These Detroit Diesel-powered reefers were a common sight across North America, used by nearly every major railroad and private car company. They were widely used by the Pacific Fruit Express (PFE), Fruit Growers Express (FGE), Santa Fe Refrigerator Despatch (SFRD), and other major lines.

Some of these Detroit Diesel-powered mechanical refrigerator cars remained in service until the 1990s. Over time, many railroads replaced the original Detroit Diesel-powered gensets with more modern, quieter, and more fuel-efficient truck-type refrigeration units (like those from Carrier Transicold).

(On Pacific Fruit Express, all mechanical refrigerator cars used Detroit Diesel model 2-71 engines except for 536 cars in 1958 that used the opposed-piston Witte, and 26 in 1961 that used Deutz engines.)

(AT&SF used Detroit Diesel 3-71 engines in their Rr-88 cars rebuilt from liquid nitrogen in 1972, and 3-53 engines in their Rr-89 and Rr-90 cars built in 1966 and 1968.)

(AT&SF records show Detroit Diesel 2044-C engines in their Rr-65 class, and 3044-A engines in their Rr-61 class, but internet searches for these model designations fails to find any additional information.)

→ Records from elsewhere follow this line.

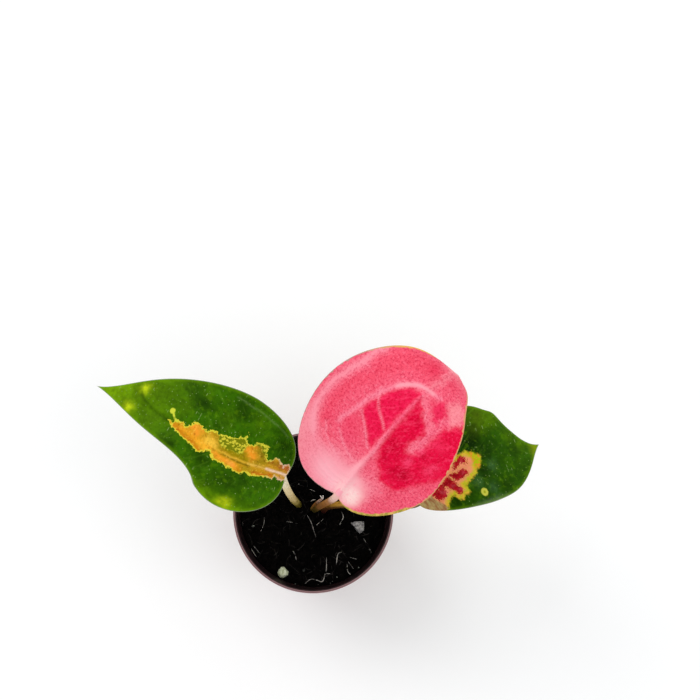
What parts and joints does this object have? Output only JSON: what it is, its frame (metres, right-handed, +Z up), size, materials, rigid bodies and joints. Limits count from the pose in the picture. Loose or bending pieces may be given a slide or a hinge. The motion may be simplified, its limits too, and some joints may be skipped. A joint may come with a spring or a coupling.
{
  "type": "potted chinese evergreen",
  "caption": "Young chinese evergreen with broad pink and green leaves on slender stalks, in a small round plastic pot filled with peat.",
  "frame": {"origin": "centre of the pot's flat base, on the surface it stands on", "axes": "+Z up along the pot's axis; +X to the right and +Y to the back of the plant as the picture shows it from above"},
  "size_m": [0.159, 0.0785, 0.1346],
  "materials": {
    "pot_plastic": "satin reddish brown moulded plastic",
    "peat": "loose dark peat with fine fibres",
    "stem": "pale fibrous stem base",
    "stalk_left": "smooth cream stalk, olive at its foot",
    "stalk_middle": "smooth pink and ochre stalk, olive at its foot",
    "stalk_right": "smooth ochre stalk",
    "leaf_green_flame": "glossy green leaf with an orange and yellow flame, pink below",
    "leaf_pink": "matte pink underside with crimson patches and pale veins, green above",
    "leaf_green_crimson": "glossy dark green leaf with a crimson centre, pink below",
    "perlite_green": "matte porous grain, pale green white",
    "perlite_grey": "matte porous grain, grey white"
  },
  "bodies": {
    "root": {"pot": "pot_plastic", "soil": "peat", "crown": "stem", "petiole_left": "stalk_left", "petiole_middle": "stalk_middle", "petiole_right": "stalk_right", "leaf_left": "leaf_green_flame", "leaf_middle": "leaf_pink", "leaf_right": "leaf_green_crimson", "perlite_round": "perlite_green", "perlite_angular": "perlite_grey"}
  },
  "joints": []
}
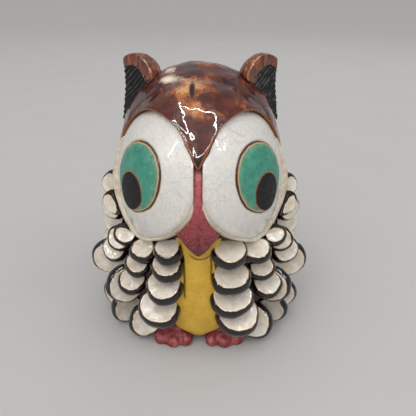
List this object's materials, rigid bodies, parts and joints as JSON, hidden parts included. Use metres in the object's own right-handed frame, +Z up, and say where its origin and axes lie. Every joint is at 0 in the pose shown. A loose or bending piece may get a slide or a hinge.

(Some, if not all, Detroit Diesel engines for AT&SF were furnished by the Western Engine Company, a distributor of OEM Detroit Diesel engines, which assembled their own branded ready-to-run package consisting of a base engine (like the 3-53) integrated with a radiator and control panel.)

Other Small Engines

Beyond the ubiquitous Detroit Diesel units, a variety of other small gasoline and diesel engines kept the nation's produce moving in the mechanical reefer era from 1948 to 1972. Other manufacturers like Hercules, International Harvester, and Witte were all key players, alongside newer names that emerged as the technology evolved.

Several other manufacturers also supplied engines for railroad mechanical refrigerator cars. These included Hercules, as found in an AT&SF mechanical refrigerator car built in 1953, International Harvester, also used in a 1953 AT&SF car, and Witte, as used in a Pacific Fruit Express (PFE) R-70-7 car, now preserved at the Pacific Southwest Railway Museum. A later brand was Continental. An earlier brand was Buda, with its Lanova model being used in earlier mechanical refrigerator cars.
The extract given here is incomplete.